People in California who are getting a divorce might need to divide a 401(k), but it is essential to avoid mistakes that could be costly. To split a 401(k) or a pension plan, a document called a qualified domestic relations order is necessary.
The QDRO must reflect the parameters of the divorce agreement, but it must also be approved by the plan administrator. The distribution may be rolled into an IRA or a person may take the payout, but the QDRO must specify how it will be received. In the latter instance, the person will pay income tax on the distribution.

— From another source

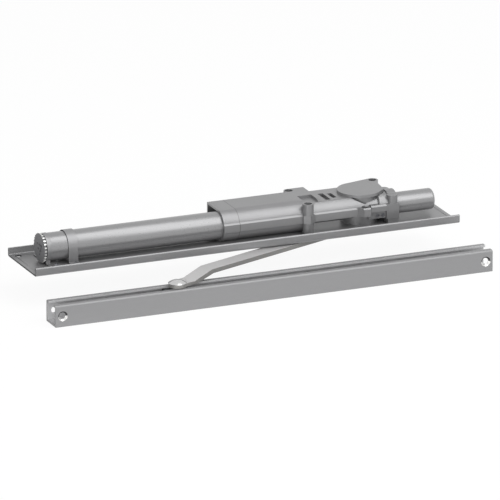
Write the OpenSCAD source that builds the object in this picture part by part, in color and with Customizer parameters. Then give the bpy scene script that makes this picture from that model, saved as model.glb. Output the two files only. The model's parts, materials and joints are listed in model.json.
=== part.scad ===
// Concealed door closer: spring tube, cast housing, arm and sliding track.
// Millimetres. X runs along the header, Y to the back, Z up.
// The origin is the underside of the mounting plate, at its centre.

/* [Mounting plate] */
// Length of the mounting plate
plate_l = 618; // [612:1:640]
// Width over the two upturned flanges
plate_w = 102; // [101:0.5:110]
// Thickness of the plate floor
plate_t = 2.5; // [2:0.1:3]
// Thickness of the upturned flanges
flange_t = 2.5; // [2:0.1:2.8]
// Inner radius of the bend between floor and flange
bend_r = 1; // [0.5:0.1:1.4]
// Height of the flanges, from the underside
flange_h = 12; // [8:0.5:12]
// Chamfer along the top outer edges of the flanges
flange_edge = 1.2; // [0.4:0.1:1.6]
// Diameter of the corner fixing holes
plate_hole_d = 9; // [5:0.5:11]
// Corner hole centre to the end of the plate
plate_hole_end = 10.1; // [9:0.1:14]
// Corner hole centre to the long edge of the plate
plate_hole_edge = 12.7; // [10:0.1:16]

/* [Spring tube] */
// Height of the closer axis over the plate floor
axis_over_floor = 20.7; // [20.7:0.1:22]
// Outside diameter of the spring tube
tube_d = 38.2; // [37.6:0.1:38.4]
// Wall of the spring tube
tube_wall = 1.8; // [1.5:0.1:2]
// Left end of the tube, from the plate centre
tube_x0 = -273.2; // [-275:0.1:-272]
// Right end of the tube, at the housing shoulder
tube_x1 = 12; // [8:0.5:14]

/* [Spring dial] */
// Diameter over the dial teeth
dial_d = 40.8; // [38:0.2:40.8]
// Depth of the dial teeth
dial_tooth = 1.2; // [0.8:0.1:1.6]
// Number of dial teeth
dial_teeth = 26; // [20:1:30]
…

The spouse should not be changed as beneficiary on the 401(k) before the divorce is final because if the owner dies, the other spouse might not get access to it. The divorce decree and the QDRO should state the amount each person will get using percentages instead of actual amounts. This ensures that the split will remain fair if the value fluctuates after the time of the initial agreement. A person who is considering bankruptcy might want to leave money in the 401(k) since it is protected from creditors while an IRA is not. A QDRO is not necessary to divide an IRA, but it is still necessary to follow rules and take steps to avoid taxes and penalties.
Another option for couples who have a retirement account to divide might be for one person to take an asset that is roughly of equal value to a share of the retirement account. However, if this is done, it is important to make sure the amount is really equal. This means accounting for whether there will be taxes on withdrawal or if there are expenses associated with the asset. A person might also consider the liquidity of the assets.